Aching in her body, heart, and soul, Ramora wove the runes for lightness and strength. She felt her little Rabbit tear off its own leg, converting it to mystic energy, as it sang its adoration of her while its chi bled all over her soul.

Ramora jumped.

It had given of its own self. For her. For Leto. Her little Rabbit had suffered. It was too much. It was far and away too much. Too much pain. Too much hurt. She could take no more.

She would rain destruction down on those who brought it, without a shred of mercy. She would make them wish they’d never crawled out of their dark holes. She would drive back the darkness with her own blade.

She would avenge.


In this moment, Ramora comes full circle. She returned to the Middle World seeking what she believed was justice, but now knows was just vengeance. In her Rabbit’s sacrifice, she learns the difference. Vengeance isn’t enough. Even justice isn’t enough. She must avenge, and in that moment, she becomes the person, the Blessed, the world truly needs her be.

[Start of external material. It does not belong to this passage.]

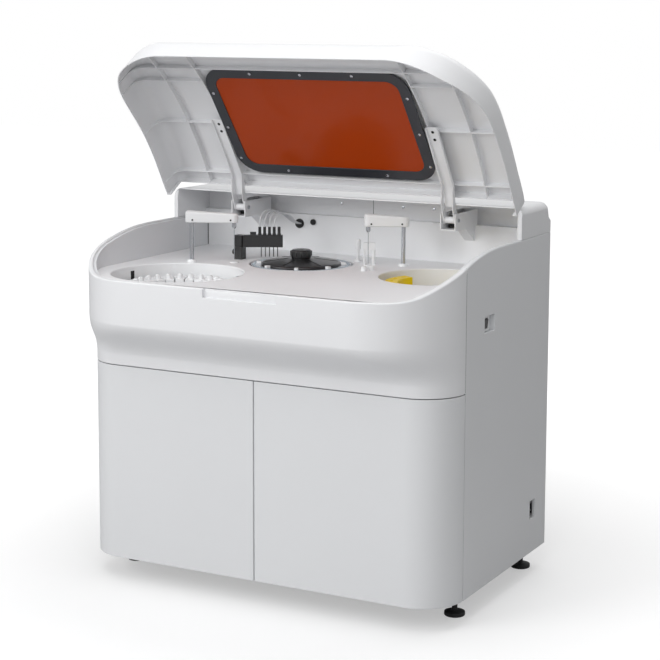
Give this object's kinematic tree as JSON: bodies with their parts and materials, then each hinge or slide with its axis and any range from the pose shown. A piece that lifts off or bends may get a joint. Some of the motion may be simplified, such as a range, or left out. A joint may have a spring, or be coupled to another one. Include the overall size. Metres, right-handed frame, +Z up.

There is a difference between vengeance and avenging. It is small, and the line is easy to cross, but in that difference, she becomes stronger. Her life didn’t end with the loss of her family, or Chara, or even Leto. She knows that now, in the sacrifice of a little rabbit spirit. She will live on, to hold back the darkness with her own hands, so no one else has to suffer.

This is the difference. Vengeance cares not who else suffers, but those who avenge do. In the midst of a massive battle for the fate of not just a city, but a continent, Ramora finally understands this.

What doesn’t kill you makes a fighter
Footsteps even lighter, doesn’t mean I’m over ’cause you’re gone

An epic battle scene is nothing if the characters we love are not at the heart of it. If we don’t feel for them, hurt with them, and grow with them, then it is just a war, and nothing is gained, save death.